By: Kathryn Senior PhD - Updated: 10 Mar 2013 | comments*Discuss
 
Irritable Bowel Syndrome Ibs Bowel Colon

Irritable bowel syndrome (IBS) can affect both sexes but it does occur more frequently in women. IBS can be at its worst at the time of your period, which makes that time of the month doubly painful. While many people dismiss IBS as ‘all in the mind’ it’s actually a physical condition caused when the communication pathways between the brain and the gut get confused.

The bowel, particularly the large bowel or colon, can start to contract faster than it should, causing the familiar symptoms of cramping pains, bloating, wind and grumbling noises. The colon also changes its speed of contractions, which means that you sometimes need to rush to the loo almost with diarrhoea and other times feel constipated and sluggish.

How is Irritable Bowel Syndrome Diagnosed?

The fact that the word syndrome is in the title used to describe this condition should tell you that diagnosis is not clear cut. There is no blood test that can show that you definitely have IBS. Even an internal examination with an endoscope can’t produce a definite pronouncement. Instead, women with a collection of symptoms can be diagnosed using the Rome Criteria.
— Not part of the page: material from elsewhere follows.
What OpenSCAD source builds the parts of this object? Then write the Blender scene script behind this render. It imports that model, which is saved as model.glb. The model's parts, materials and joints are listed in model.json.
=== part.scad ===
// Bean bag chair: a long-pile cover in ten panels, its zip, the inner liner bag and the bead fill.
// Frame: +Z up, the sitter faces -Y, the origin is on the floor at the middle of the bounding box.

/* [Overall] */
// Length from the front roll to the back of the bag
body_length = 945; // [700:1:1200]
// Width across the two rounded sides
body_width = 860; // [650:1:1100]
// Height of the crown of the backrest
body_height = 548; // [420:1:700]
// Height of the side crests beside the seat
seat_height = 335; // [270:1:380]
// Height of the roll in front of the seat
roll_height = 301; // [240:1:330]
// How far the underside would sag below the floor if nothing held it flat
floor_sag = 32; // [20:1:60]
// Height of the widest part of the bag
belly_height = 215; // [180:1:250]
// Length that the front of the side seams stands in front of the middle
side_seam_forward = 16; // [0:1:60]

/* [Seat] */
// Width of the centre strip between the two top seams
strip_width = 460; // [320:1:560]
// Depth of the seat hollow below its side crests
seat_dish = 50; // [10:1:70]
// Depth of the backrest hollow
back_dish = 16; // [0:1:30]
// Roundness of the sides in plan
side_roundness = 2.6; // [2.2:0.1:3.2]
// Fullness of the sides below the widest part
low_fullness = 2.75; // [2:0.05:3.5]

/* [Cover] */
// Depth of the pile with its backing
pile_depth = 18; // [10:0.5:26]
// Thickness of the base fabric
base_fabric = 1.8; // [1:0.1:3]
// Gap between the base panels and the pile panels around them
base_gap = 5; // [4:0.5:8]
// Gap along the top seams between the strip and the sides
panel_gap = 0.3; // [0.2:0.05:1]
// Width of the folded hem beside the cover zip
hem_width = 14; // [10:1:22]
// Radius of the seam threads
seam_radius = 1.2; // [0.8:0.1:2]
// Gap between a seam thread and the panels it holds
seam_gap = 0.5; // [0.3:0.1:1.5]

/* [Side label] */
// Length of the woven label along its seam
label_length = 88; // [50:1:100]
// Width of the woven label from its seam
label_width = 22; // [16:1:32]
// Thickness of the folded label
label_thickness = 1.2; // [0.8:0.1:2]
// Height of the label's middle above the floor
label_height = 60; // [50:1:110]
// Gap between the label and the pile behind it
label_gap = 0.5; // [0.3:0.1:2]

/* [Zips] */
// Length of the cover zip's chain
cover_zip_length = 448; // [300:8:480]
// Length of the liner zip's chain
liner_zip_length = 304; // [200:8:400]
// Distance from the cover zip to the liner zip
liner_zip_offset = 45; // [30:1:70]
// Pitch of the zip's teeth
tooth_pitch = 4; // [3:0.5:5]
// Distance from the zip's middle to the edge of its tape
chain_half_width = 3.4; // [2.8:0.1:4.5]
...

These say that you have IBS if you have had symptoms for at least 12 weeks in the last year. Having cramps and bloating for a few days might mean you just ate something that didn’t agree with you, or that you perhaps have a gut virus. The pain or discomfort you experience usually goes away if you defecate and you probably also have alternating constipation and diarrhoea. This is defined as having three bowel movements a day if your stools are loose and watery, or less than 3 each week if you are constipated. Another tell-tale sign is passing mucus with your stool, although passing blood is rare. The pain and abnormal toilet pattern are usually accompanied by the feeling that you are very bloated, or filled with gas or wind.

IBS Treatments?

One of the things that makes irritable bowel syndrome worse is eating a very poor diet, low in fibre and high in fat and sugar. Unfortunately, if you are a busy mum, holding down a job and looking after a house and family, snacking on the go can be a way of life. The stress doesn’t help either. Although IBS is a physical condition, it is made worse by worry, stress, not getting enough sleep and not relaxing enough.
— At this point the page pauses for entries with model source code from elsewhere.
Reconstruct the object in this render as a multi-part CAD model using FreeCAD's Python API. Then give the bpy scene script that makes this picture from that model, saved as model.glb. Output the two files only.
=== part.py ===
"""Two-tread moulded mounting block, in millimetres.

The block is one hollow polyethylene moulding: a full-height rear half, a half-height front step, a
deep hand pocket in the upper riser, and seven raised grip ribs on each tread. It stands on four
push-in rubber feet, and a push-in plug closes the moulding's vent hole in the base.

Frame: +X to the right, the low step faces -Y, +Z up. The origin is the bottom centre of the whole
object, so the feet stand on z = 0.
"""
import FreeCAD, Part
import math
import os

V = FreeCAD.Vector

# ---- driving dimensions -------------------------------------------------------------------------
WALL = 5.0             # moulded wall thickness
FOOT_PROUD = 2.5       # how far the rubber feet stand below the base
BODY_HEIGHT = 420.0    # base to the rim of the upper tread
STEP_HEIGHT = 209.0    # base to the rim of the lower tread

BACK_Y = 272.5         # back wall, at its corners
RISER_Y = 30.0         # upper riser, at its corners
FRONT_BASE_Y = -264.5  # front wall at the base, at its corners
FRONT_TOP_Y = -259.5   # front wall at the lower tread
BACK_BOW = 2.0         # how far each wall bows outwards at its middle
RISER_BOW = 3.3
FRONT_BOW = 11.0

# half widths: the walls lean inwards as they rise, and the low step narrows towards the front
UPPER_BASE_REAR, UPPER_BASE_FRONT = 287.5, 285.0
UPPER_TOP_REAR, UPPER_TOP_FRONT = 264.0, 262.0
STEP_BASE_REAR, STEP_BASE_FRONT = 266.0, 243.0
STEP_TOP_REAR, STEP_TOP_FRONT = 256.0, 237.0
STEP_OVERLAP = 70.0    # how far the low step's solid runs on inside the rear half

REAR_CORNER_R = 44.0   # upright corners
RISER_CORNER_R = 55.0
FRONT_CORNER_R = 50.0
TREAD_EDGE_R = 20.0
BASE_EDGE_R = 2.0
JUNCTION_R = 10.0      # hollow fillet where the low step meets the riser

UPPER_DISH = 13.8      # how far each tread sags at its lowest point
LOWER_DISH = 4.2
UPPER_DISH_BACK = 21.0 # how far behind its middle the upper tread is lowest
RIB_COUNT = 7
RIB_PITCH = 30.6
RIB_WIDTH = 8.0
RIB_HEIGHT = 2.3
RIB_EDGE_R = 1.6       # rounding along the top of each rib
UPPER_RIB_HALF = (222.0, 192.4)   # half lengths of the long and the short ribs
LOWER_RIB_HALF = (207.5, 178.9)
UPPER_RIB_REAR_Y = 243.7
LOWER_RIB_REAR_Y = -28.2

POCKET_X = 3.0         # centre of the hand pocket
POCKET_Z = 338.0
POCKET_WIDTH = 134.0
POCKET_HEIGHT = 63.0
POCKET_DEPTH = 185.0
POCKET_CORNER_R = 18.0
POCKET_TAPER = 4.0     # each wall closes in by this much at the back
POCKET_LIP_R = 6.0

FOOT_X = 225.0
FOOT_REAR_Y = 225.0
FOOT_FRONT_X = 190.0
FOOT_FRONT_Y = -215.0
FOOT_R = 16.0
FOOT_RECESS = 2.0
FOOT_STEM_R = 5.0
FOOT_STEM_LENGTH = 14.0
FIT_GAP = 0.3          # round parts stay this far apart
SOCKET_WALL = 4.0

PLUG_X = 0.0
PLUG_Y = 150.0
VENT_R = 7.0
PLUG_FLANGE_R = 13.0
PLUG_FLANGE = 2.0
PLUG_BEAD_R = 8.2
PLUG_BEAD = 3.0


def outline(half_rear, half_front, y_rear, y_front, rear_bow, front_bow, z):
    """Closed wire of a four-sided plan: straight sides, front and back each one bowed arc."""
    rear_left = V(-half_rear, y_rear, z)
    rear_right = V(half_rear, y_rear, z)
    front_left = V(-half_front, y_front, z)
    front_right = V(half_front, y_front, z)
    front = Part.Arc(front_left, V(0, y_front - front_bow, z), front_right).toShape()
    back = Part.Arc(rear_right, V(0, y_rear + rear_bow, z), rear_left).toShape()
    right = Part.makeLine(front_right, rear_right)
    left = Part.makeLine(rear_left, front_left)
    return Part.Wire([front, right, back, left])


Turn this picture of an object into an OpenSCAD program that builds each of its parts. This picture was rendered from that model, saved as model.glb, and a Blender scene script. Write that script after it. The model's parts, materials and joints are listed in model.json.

There is not recommended medical treatment for IBS; this may be partly due to the lack of understanding of IBS by the medical profession, who have labelled it as a psychological disorder in the past. It is also true that although irritable bowel syndrome can be a pain, it doesn’t cause a great loss of quality of life and is not a serious illness and the bowel is not damaged. For many people, it is the length of time that IBS carries on that is the real problem. Having unpredictable bowel habits can make holidays and other social situations more difficult.

Self Help for Irritable Bowel Syndrome

One of the best things you can do if irritable bowel syndrome is becoming a problem in your life is to take a good look at your lifestyle. Treating IBS means making changes. Your diet should be the best it can be, with plenty of fibre, fresh fruit, vegetables and mostly unprocessed food. Try to avoid rushing meals and look at your timetable to see if you can arrange more times to relax. Sleeping well can improve IBS, so having a regular bedtime routine; few late nights and not getting overtired can make a big difference.
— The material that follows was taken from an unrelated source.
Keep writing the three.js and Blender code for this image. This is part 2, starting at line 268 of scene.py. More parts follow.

It is generally not a good idea to try to self medicate. Taking laxatives or tablets to treat diarrhoea tend to make the problem worse. Some people swear by charcoal tablets for excessive wind but these may or may not help you. It is possible that IBS is at its worst when you are under a lot of stress and the symptoms improve when life calms down. More commonly though, people accept that they will have to learn to live with IBS, rather than search for a cure.